The OECD placed Switzerland on a “grey list” of uncooperative tax havens in April last year. The Swiss were removed in September after renegotiating more than a dozen double taxation treaties, but they have refused to automatically transfer information to tax investigators without proof of crimes.

A former German finance minister referred last summer to the Swiss as Indians running away from the cavalry. His Italian counterpart said that he wanted to “bleed dry” the financial sector in the Italian-speaking part of Switzerland.

Several countries, including Italy, France, Britain and the US, launched tax amnesties last year in an effort to repatriate assets from tax cheats. These are forecast to damage the Swiss offshore banking industry.
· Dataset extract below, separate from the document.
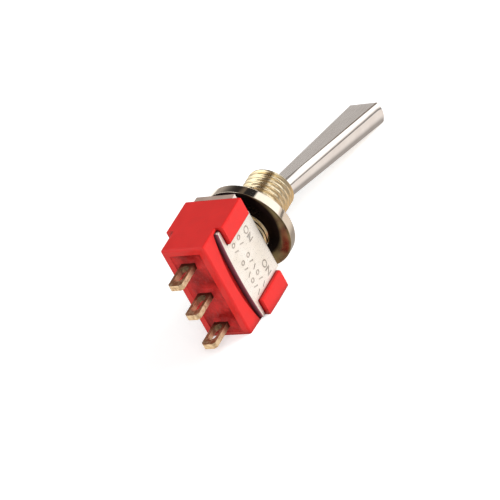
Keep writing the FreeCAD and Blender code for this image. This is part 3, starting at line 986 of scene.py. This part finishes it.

Switzerland was particularly annoyed at the aggressive Italian amnesty that saw surveillance and tailing of cross-border suspects going into Switzerland. The Swiss suspended talks on the new double taxation treaty in protest.

The most damaging tax evasion case involved the activities of UBS bank in the US. A year ago, UBS was fined $780 million after admitting to helping US citizens dodge taxes. It also handed over data of 285 account holders.

In September, the Swiss government agreed to transfer the details of 4,450 UBS clients to the US – in effect violating Swiss banking secrecy to prevent a ruinous court case for UBS.

Also last year a former employee of HSBC private bank in Geneva ran away with sensitive client data that he handed over to the French authorities.

In January an informant offered to sell the authorities in the German state of North Rhine-Westphalia the data of about 1,500 possible tax evaders with bank accounts in Switzerland.

In June the German government and the state of Lower Saxony said it had bought a CD said to contain the bank data of 20,000 alleged tax cheats with assets hidden in Switzerland.

The same month Spain confirmed it was investigating 3,000 accounts at HSBC bank in Switzerland over possible unpaid taxes worth up to €6 billion.